I do not want to quote the entire (excellent) article, so here are my favorite points.  You really should read it all.

  • The plan will restore health of Spanish banks: A healthy banking system is necessary for a healthy economy, and official European investments will support investor investments in the medium- to long-term. “Over the next five years, this can pay off,” Tchir argues, and the rumored five-year moratorium on bailout repayments will give this time to happen. “I think [European lenders] will make decent investments, and investors will calm down,” adding that this could be a significant positive for Spain in the crisis.
  • Subordination of debt isn’t such a big deal: Thus, the risk of investments fleeing Spanish bonds because they are now subordinated to the preferred status of European lenders “is being overly hyped right now,” Tchir argues, though qualifying that investors shouldn’t be completely ignoring it. He believes that a much of this fear is rooted in the idea that Spain will actually be out €100 billion and misconceptions about where European cash is actually being invested.
  • Gives Europe time to get its act together: A reported 15-year repayment plan on loans to the FROB at just 3% interest means that Spanish banks are likely to remain afloat for a while as European leaders make more sweeping changes to the economic and political structure of the euro area.

Investment Summary

Your general takeaway should be that there will be an eventual solution, perhaps of the "muddle through" variety.

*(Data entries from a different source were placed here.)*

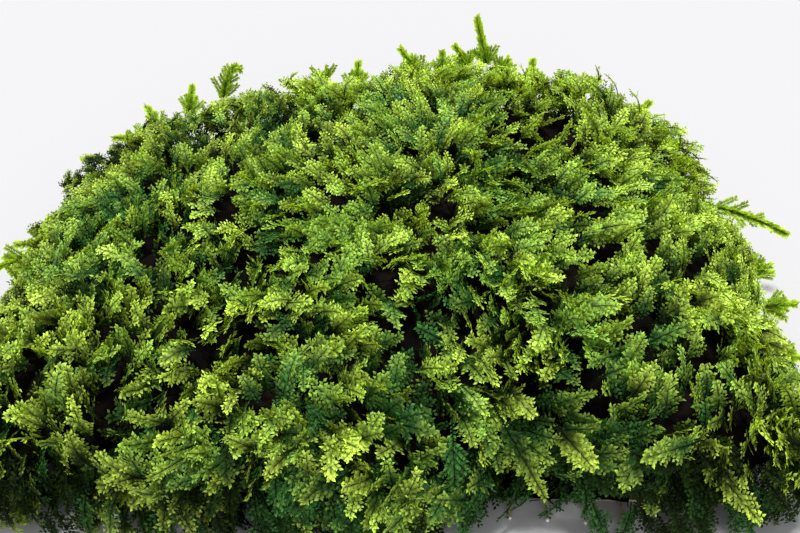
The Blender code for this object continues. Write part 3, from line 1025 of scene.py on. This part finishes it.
def build_leaf_tree():
    takes = {"Geometry": "geometry", "Leaf": "object", "Spacing": float, "Spread": float,
             "Finish": "material"}
    tree, enter, leave = open_tree("leaf_rows", "GeometryNodeTree", takes, {"Geometry": "geometry"})
    give = enter.outputs
    stems = add_node(tree, "GeometryNodeMeshToCurve", {"Mesh": give["Geometry"]})
    spots = add_node(tree, "GeometryNodeResampleCurve", {"Curve": stems, "Length": give["Spacing"]},
                     mode="LENGTH")
    leaf = add_node(tree, "GeometryNodeObjectInfo", {"Object": give["Leaf"]})
    size = math_node(tree, "MULTIPLY", stored(tree, "leaf_size"), random_number(tree, *LEAF_SIZES, 7))
    leaves = add_node(tree, "GeometryNodeInstanceOnPoints", {"Points": spots, "Instance":
                      leaf.outputs["Geometry"], "Rotation": leaf_turn(tree, give["Spread"]),
                      "Scale": size})
    shaded = add_node(tree, "GeometryNodeStoreNamedAttribute", {"Geometry": leaves, "Name": "shade",
                      "Value": random_number(tree, 0.0, 1.0, 12)}, domain="INSTANCE",
                      data_type="FLOAT")
    both = joined(tree, stem_tubes(tree, stems), shaded)
    real = add_node(tree, "GeometryNodeRealizeInstances", {"Geometry": both})
    tree.links.new(painted(tree, real, give["Finish"]).outputs[0], leave.inputs[0])
    return tree


leaf_rows = build_leaf_tree()
print("leaf tree has", len(leaf_rows.nodes), "nodes")

# %% [markdown]
# A coat is a set of fronds of one kind. It is cut into parts by place, because one mesh of them all
# would be too heavy for a piece. Each part is dressed with leaves by the same tree.

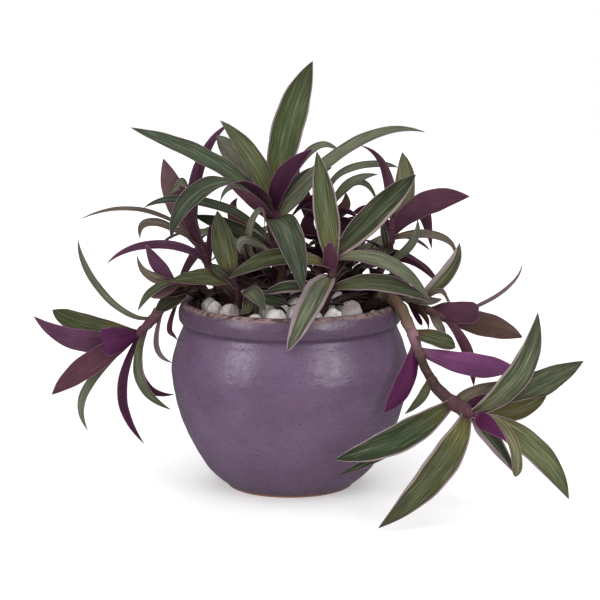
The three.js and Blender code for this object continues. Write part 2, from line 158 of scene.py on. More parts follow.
def smooth(piece, sharp=None):
    """Smooth shading, apart from edges that turn by more degrees than sharp, if that is given."""
    alone(piece)
    if sharp:
        bpy.ops.object.shade_smooth_by_angle(angle=math.radians(sharp))
    else:
        bpy.ops.object.shade_smooth()


def copy_of(piece, name):
    """A copy with its own mesh."""
    twin = piece.copy()
    twin.data = piece.data.copy()
    twin.name = name
    twin.data.name = name
    bpy.context.scene.collection.objects.link(twin)
    return twin


def joined(pieces, name):
    """One piece from several."""
    bpy.ops.object.select_all(action="DESELECT")
    for piece in pieces:
        piece.select_set(True)
    bpy.context.view_layer.objects.active = pieces[0]
    bpy.ops.object.join()
    return added(name)


def faces_in(piece):
    """How many faces the piece has, to be printed."""
    return len(piece.data.polygons)


def stands_for(piece, slot, *nodes):
    """The piece is shown in place of these solids. The slot is not used."""
    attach(piece, "root")
    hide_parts(*nodes)
    return piece


# %% [markdown]
# ## Writing materials as sums
# A material is a net of nodes, and long nets are easier to read as sums. `Number` wraps a socket so
# that Python's own signs add Math nodes, and `Finish` makes any other node from its type, its
# settings and what goes into it. Colours are mixed with Mix nodes, because a Math node greys them.

# %% A number that is worked out by nodes


class Number:
    def __init__(self, finish, socket):
        self.finish = finish
        self.socket = socket

    def maths(self, operation, *others, clamp=False):
        settings = {"operation": operation, "use_clamp": clamp}
        node = self.finish.node("ShaderNodeMath", settings, dict(enumerate((self, *others))))
        return Number(self.finish, node.outputs[0])

    def __add__(self, other):
        return self.maths("ADD", other)

    def __sub__(self, other):
        return self.maths("SUBTRACT", other)

    def __rsub__(self, other):
        return self * -1 + other

    def __mul__(self, other):
        return self.maths("MULTIPLY", other)

    def __pow__(self, other):
        return self.maths("POWER", other)

    __radd__ = __add__
    __rmul__ = __mul__

    def size(self):
        return self.maths("ABSOLUTE")

    def kept(self):
        """Held between 0 and 1."""
        return self.maths("ADD", 0, clamp=True)

    def between(self, low, high):
        """Rises smoothly from 0 at low to 1 at high."""
        ends = {"Value": self, "From Min": low, "From Max": high}
        node = self.finish.node("ShaderNodeMapRange", {"interpolation_type": "SMOOTHSTEP"}, ends)
        return Number(self.finish, node.outputs[0])

    def near(self, centre, reach):
        """1 at the centre, fading to 0 at that reach on either side."""
        return 1 - (self - centre).size().between(0, reach)


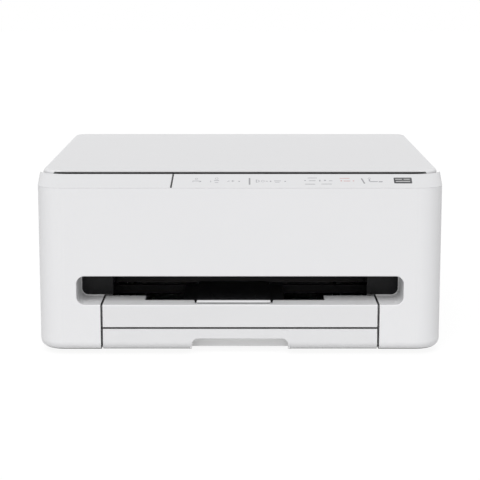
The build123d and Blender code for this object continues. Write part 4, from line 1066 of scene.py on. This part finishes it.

The worst case would be an election result with no clear winner and doubt about the ability to form a coalition.  The better cases would include a more probable path to a coalition.

In any case I expect plenty of skepticism and negative reaction — the prevailing sentiment.  There will be time to react, even for investors who have been cautious before the decision.

Here is a key precept for Monday:

Do not worry about a market reaction of 1 or 2%.  The stakes are much larger. 

A satisfactory solution could spark a major rally, since there are ripple effects for the US economy and corporate earnings.

An unsatisfactory solution will also require more analysis from many experts.